If privacy in its commonsense meaning suggested an intimate personal space cordoned off from the public world, and the right to privacy meant the right to do what you wanted in this private space without the interference of either the State or outsiders, I could see that this right created a safe harbour for homosexual relationships. But it also seemed to circumscribe samesex relationships by consigning them to the bedroom. Why did the freedom to express one's sexual identity have to be premised on privacy and the discretion and invisibility that it implied?

My unease was partly down to ignorance — I hadn't then read the judgment and knew nothing about judicial definitions of the right to privacy — and partly on account of the way in which homophobic conservatives had responded to both the Koushal vs Naz Foundation judgment and the present one. After the 2013 verdict re- criminalizing ' unnatural' sex, one right- wing commentator anxious to demonstrate his personal tolerance for homosexuality, wrote that he had nothing against homosexuals doing whatever it was they did in the privacy of their homes.

The judges who wrote the verdict had themselves argued that there was no compelling need to change the law since less than 200 prosecutions had been brought under it in the hundred years and more that it had been in existence. The pundit and the judges both seemed to suggest that a twilight zone made up in equal parts of furtiveness and concealment was the proper venue for sex ' against the order of nature'. After the Puttaswamy verdict, one of the Bharatiya Janata Party's licensed provocateurs declared that he wasn't concerned about what homosexuals did in private so long as they didn't inflict their sexual preferences on others in public.
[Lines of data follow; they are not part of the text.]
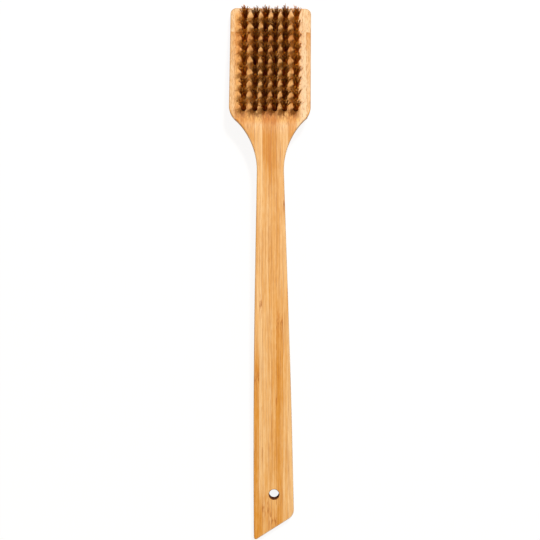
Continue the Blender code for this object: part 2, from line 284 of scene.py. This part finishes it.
    # Each stain lies over the ones before it. Wires and wood shine on each other among the tufts, which
    # multiplies the wood's colour by a warmer tint there.
    for share, stain, blend in (
            (paler, "#FBE2BA", "MIX"),
            (browner, "#B87838", "MIX"),
            (dark_fibre, "#B9793A", "MIX"),
            (dark_bundle, "#9C5F2A", "MIX"),
            (patch, "#CB7B20", "MIX"),
            (scars, "#94500F", "MIX"),
            (rounded_over, "#90602F", "MIX"),
            (glued, "#A9642C", "MIX"),
            (among, "#FFE5AC", "MULTIPLY"),
            (dusty, "#A06028", "MIX")):
        colour = add_node(tree, "Mix", {
            0: share, 6: colour, 7: srgb(stain)}, data_type="RGBA", blend_type=blend)[2]
    tree.links.new(colour, shader.inputs["Base Color"])

    # Satin, rougher on cuts across the fibres, with the fibres just standing out of the sanded face
    roughness = add_node(tree, "Math", {0: fibres, 1: 0.22, 2: 0.36}, operation="MULTIPLY_ADD")[0]
    roughness = add_node(tree, "Math", {0: slant, 1: 0.12, 2: roughness}, operation="MULTIPLY_ADD")[0]
    tree.links.new(roughness, shader.inputs["Roughness"])
    height = add_node(tree, "Math", {0: bundles, 1: -0.5, 2: fibres}, operation="MULTIPLY_ADD")[0]
    bump = add_node(tree, "Bump", {"Strength": 0.35, "Distance": FIBRE_RELIEF, "Height": height})[0]
    tree.links.new(bump, shader.inputs["Normal"])
    shader.inputs["IOR"].default_value = 1.45
    return material


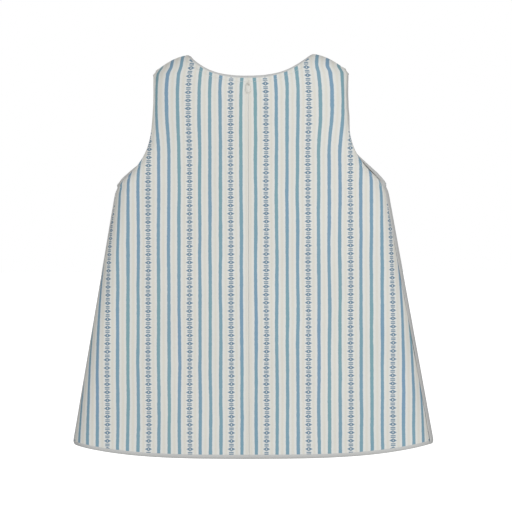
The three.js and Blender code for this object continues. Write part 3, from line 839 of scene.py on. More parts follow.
# ---- nodes for the materials ----
class Nodes:
    """Short ways to add and join shader nodes."""

    def __init__(self, name):
        self.material = bpy.data.materials.new(name)
        self.material.use_nodes = True
        self.tree = self.material.node_tree
        self.shader = self.tree.nodes["Principled BSDF"]

    def set(self, **values):
        for key, value in values.items():
            self.shader.inputs[key.replace("_", " ")].default_value = value

    def add(self, kind, inputs=(), **options):
        node = self.tree.nodes.new(kind)
        for key, value in options.items():
            setattr(node, key, value)
        for socket, value in inputs:
            self.put(node.inputs[socket], value)
        return node

    def put(self, socket, value):
        if isinstance(value, bpy.types.NodeSocket):
            self.tree.links.new(value, socket)
        else:
            socket.default_value = value

    def math(self, operation, *values, clamp=False):
        node = self.add("ShaderNodeMath", operation=operation, use_clamp=clamp)
        for socket, value in zip(node.inputs, values):
            self.put(socket, value)
        return node.outputs[0]

    def mix(self, factor, a, b):
        node = self.add("ShaderNodeMix", data_type="RGBA")
        self.put(node.inputs[0], factor)
        self.put(node.inputs[6], (*a, 1) if isinstance(a, tuple) else a)
        self.put(node.inputs[7], (*b, 1) if isinstance(b, tuple) else b)
        return node.outputs[2]

    def place(self, uv):
        node = self.add("ShaderNodeUVMap", uv_map=uv)
        split = self.add("ShaderNodeSeparateXYZ", [("Vector", node.outputs[0])])
        return split.outputs[0], split.outputs[1]

    def object_place(self):
        return self.add("ShaderNodeTexCoord").outputs["Object"]

    def vector(self, x, y, z=0.0):
        return self.add("ShaderNodeCombineXYZ", [("X", x), ("Y", y), ("Z", z)]).outputs[0]

    def noise(self, vector, scale, detail=2.0):
        inputs = [("Vector", vector), ("Scale", scale), ("Detail", detail)]
        return self.add("ShaderNodeTexNoise", inputs).outputs["Fac"]

    def within(self, value, limit, soft):
        """One where a value is under a limit, falling to nothing over a soft width."""
        past = self.math("DIVIDE", self.math("SUBTRACT", limit, value), soft)
        return self.math("ADD", past, 0.5, clamp=True)

    def bump(self, height, distance, strength=1.0):
        inputs = [("Height", height), ("Distance", distance), ("Strength", strength)]
        node = self.add("ShaderNodeBump", inputs)
        self.put(self.shader.inputs["Normal"], node.outputs[0])


def plain_weave(nodes, u, v, thread):
    """The height of a plain weave of that thread spacing."""
    rate = math.pi / thread
    across = nodes.math("SINE", nodes.math("MULTIPLY", u, rate))
    along = nodes.math("SINE", nodes.math("MULTIPLY", v, rate))
    return nodes.math("MULTIPLY_ADD", nodes.math("MULTIPLY", across, along), 0.5, 0.5)


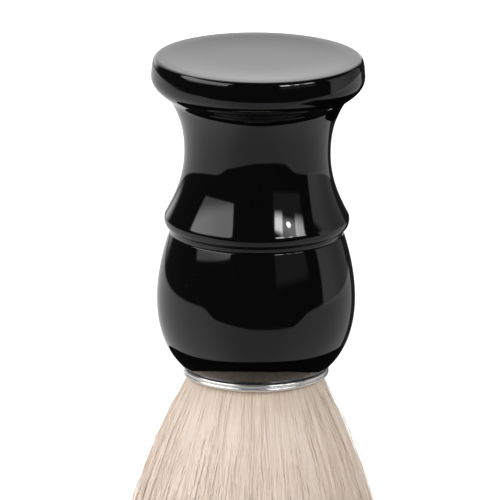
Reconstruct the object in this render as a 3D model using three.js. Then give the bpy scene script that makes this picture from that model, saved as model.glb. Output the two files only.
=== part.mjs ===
// A shaving brush that hangs from its stand: a two-part turned handle with a thick end disc, a concave
// neck, a flared skirt and a bulb, a bright beaded collar, and a knot of bristles that widens downwards.
// Millimetres, +Z up. The brush hangs with its handle up and its bristles down. The origin is on the
// brush's axis at the height where the fork of a stand bears on the neck, just under the end disc.
// Every height below is measured from the collar's lower edge, and the whole brush is lowered at the end.

import * as THREE from "three";

// ---------- driving dimensions ----------

const SEAT_HEIGHT = 44.5; // where the fork bears on the neck
const FIT_GAP = 0.3; // clearance between pieces that touch

const END_TOP = 54.3; // the end disc and its shallow dish
const END_RADIUS = 17.66;
const END_EDGE = 1.1; // rounding of its upper edge
const REST_INNER = 15.0; // the flat land that the brush stands on when it is turned over
const DISH_RADIUS = 12.0;
const DISH_DEPTH = 0.18;
const END_LOWER_EDGE = 51.5;

const NECK_TOP = new THREE.Vector2(13.85, 46.0);
const WAIST = new THREE.Vector2(12.13, 38.2);
const SKIRT_LIP = new THREE.Vector2(15.33, 27.0);
const LIP_ROUNDING = 0.35;
const NOTCH = new THREE.Vector2(14.48, 24.62);

const BULB_WIDEST = new THREE.Vector2(16.5, 13.2);
const BULB_FOOT = new THREE.Vector2(12.1, 1.85);

const TENON_RADIUS = 6;
const TENON_LENGTH = 8;
const WEIGHT_RADIUS = 5.9;
const WEIGHT_LENGTH = 12;
const SOCKET_RADIUS = 11;
const SOCKET_END = 14.5;

const COLLAR_RADIUS = 12.2;
const COLLAR_BOTTOM = 0.1;
const COLLAR_BORE = 10.3; // inside the sleeve
const COLLAR_MOUTH = 11.25; // inside the lower bead
const SLEEVE_TOP = 6;
const BEAD_PITCH = 0.62;
const BEAD_DEPTH = 0.22;

const ADHESIVE_THICKNESS = 1;
const PLUG_RADIUS = 10.6;
const PLUG_BOTTOM = 6.6;

const ROOT_RADIUS = 9.6; // the tied bristle roots inside the collar's sleeve
const ROOT_BOTTOM = 0.4;
const ROOT_TOP = 6.2;
const BINDING_BOTTOM = 3.2;
const BINDING_TURNS = 5;
const THREAD_RADIUS = 0.3;

const KNOT_MOUTH_RADIUS = 11.3; // the knot's outer shape, just under the collar
const KNOT_WIDEST_RADIUS = 23.0;
const KNOT_SHOULDER = -43; // height of the widest place, where the rounded end starts
const KNOT_TIP = -52.5;
const LOCK_TOP = -0.8; // where the moving locks start
const LOCK_GAP = 0.6;
const CORE_SHARE = 0.4; // shares of the knot's radius
const INNER_SHARE = 0.7;
const INNER_LOCKS = 8;
const OUTER_LOCKS = 14;
const LOCK_STATIONS = 8;
const LOCK_FACETS = 3;

const HANDLE_SEGMENTS = 56;
const SMALL_SEGMENTS = 32;
const EDGE_STEPS = 3;
const CURVE_STEPS = 8;

// ---------- materials ----------

function finish(color, roughness, metalness) {
  return new THREE.MeshStandardMaterial({ color, roughness, metalness });
}

const blackResin = () => finish(0x060606, 0.05, 0);
const steel = () => finish(0x8a8c90, 0.4, 1);
const chrome = () => finish(0xd8dade, 0.12, 1);
const clearGlue = () => finish(0xc9b98a, 0.5, 0);
const thread = () => finish(0xb9ab8c, 0.9, 0);
const bristle = () => finish(0xe6d8c4, 0.75, 0);

// ---------- helpers ----------

const part = new THREE.Group();
const brush = new THREE.Group();
brush.position.z = -SEAT_HEIGHT;
part.add(brush);

function addPiece(name, geometry, material) {
  const mesh = new THREE.Mesh(geometry, material);
  mesh.name = name;
  brush.add(mesh);
  return mesh;
}

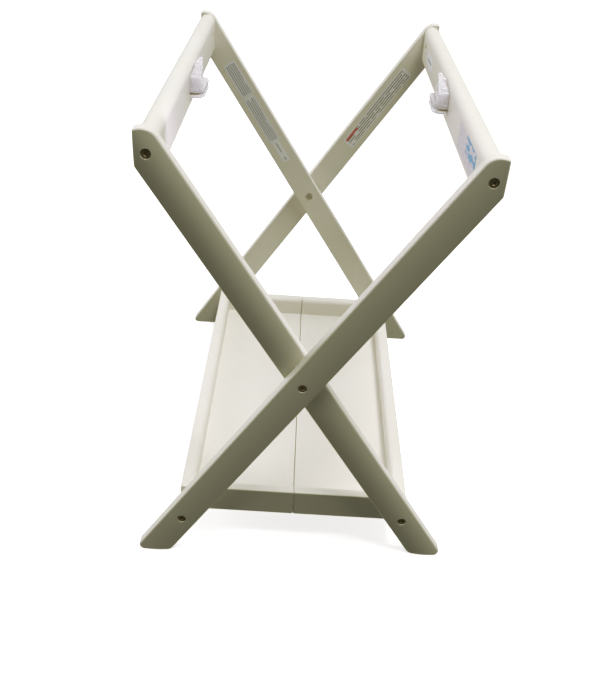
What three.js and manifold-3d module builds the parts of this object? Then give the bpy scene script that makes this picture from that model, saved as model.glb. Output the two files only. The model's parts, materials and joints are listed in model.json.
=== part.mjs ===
// Folding stand for a carrycot: two crossed wooden frames that turn on a centre pivot,
// tied together at the bottom by a shelf tray in two halves that folds upwards in its middle.
// Units are millimetres. +Z is up, +Y runs along the length of the stand and +X to its right.
// The origin is on the floor, under the middle of the stand.

import * as THREE from 'three';
import { mergeVertices } from 'three/addons/utils/BufferGeometryUtils.js';
import Module from 'manifold-3d';

const wasm = await Module();
wasm.setup();

// ---------- Driving dimensions ----------

const standLength = 740; // over the outer faces of the outer legs
const legThickness = 20.5;
const legWidth = 47.3;
const legGap = 1.5; // between the crossing legs
const touchGap = 0.3; // between pieces that touch in the real stand

const pivotZ = 337; // centre pivot, at x = 0
const railBolt = { x: 213.5, z: 660 }; // on the centre line of a leg
const shelfBoltReach = 317.9; // from the centre pivot down the leg

const legEndCentre = { x: 218.8, z: 668 }; // of the round end, radius half the leg's width
const legSideX = 228; // the round end is cut upright here
const legToeRadius = 7.5;
const legHeelRadius = 11;
const legSideRadius = 5;
const legEdgeRadius = 2.5;

const railThickness = 28;
const railTopZ = 688;
const railBottomZ = 626;
const railInnerEdgeRadius = 3;
const railOuterEdgeRadius = 16; // keeps the rail's lower edge behind the leg
const barrelNutInset = 40; // from the end of the rail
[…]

Even if this stunted notion of privacy was given legal status, surely the right to it would be no more than the right to be tolerated? And how did the right to privacy address the 2013 verdict's claim that since Section 377 was not discriminatory ( allegedly because it outlawed anal sex even- handedly, regardless of gender), it was constitutional and couldn't be read down by a bench — it could only be changed by Parliament.

When I read D. Y. Chandrachud's judgment, it felt as if it were a bespoke tutorial designed to allay my anxieties. He argued that the reason for protecting privacy was the dignity of the individual, that "sexual orientation is an essential attribute of privacy". Privacy in this sense didn't mean a secluded, protected space, but a less literal sense of the word which suggested the autonomy of the individual and his right to use it to realize himself and protect his dignity.

"If the reason for protecting privacy is the dignity of the individual,"writes Chandrachud," the rationale for its existence does not cease merely because the individual has to interact with others in the public arena. The extent to which an individual expects privacy in a public street may be different from that which she expects in the sanctity of the home. Yet if dignity is the underlying feature, the basis of recognising the right to privacy is not denuded in public spaces." The 2013 argument that Section 377 didn't constitute discrimination was summarily dismissed because" the sexual orientation of each individual in society must be protected on an even platform" and the ban on 'unnatural' sex fell overwhelmingly on homosexuals.

The conservative argument that gay rights must wait upon legislation and the extraordinary claim that homosexuals being a 'miniscule minority' weren't entitled to the protections afforded by fundamental rights, were dismissed in one terse paragraph: " That ' a miniscule fraction of the country's population constitutes lesbians, gays, bisexuals or transgenders' (as observed in the judgment of this Court) is not a sustainable basis to deny the right to privacy.

The purpose of elevating certain rights to the stature of guaranteed fundamental rights is to insulate their exercise from the disdain of majorities, whether legislative or popular. The guarantee of constitutional rights does not depend upon their exercise being favourably regarded by majoritarian opinion." Gautam Bhatia in a series of short essays on the judgment has stressed the emphasis that all the judges’ place on privacy as an individual right intended to protect a person's ability to make autonomous decisions. Unlike earlier constructions of privacy by the court, this one didn't seek to protect the family or the institution of marriage, only the individual.

It is this interpretation of the right to privacy that allows the bench to insist that sexual orientation is constitutive of individual identity and therefore must be protected. Precisely because it was heartening to come upon a judgment so supportive of liberal principles as Puttaswamy, it came as a shock to know that it was Chandrachud (along with the chief justice, J. S. Khehar) who had, in another case, asked the National Intelligence Agency to investigate the conversion and subsequent marriage of a woman in Kerala to a Muslim man.

The Kerala High Court had annulled this marriage on the ground that the girl didn't have her parents' permission. A judge as alive to the importance of individual autonomy as Chandrachud asked an organization established to investigate terrorism to examine the antecedents of a marriage between two consenting adults. This should teach us that Puttaswamy for all its virtues is an abstract and general statement of principle. It is in subsequent, specific, real world judgments that its promise will be fulfilled or belied.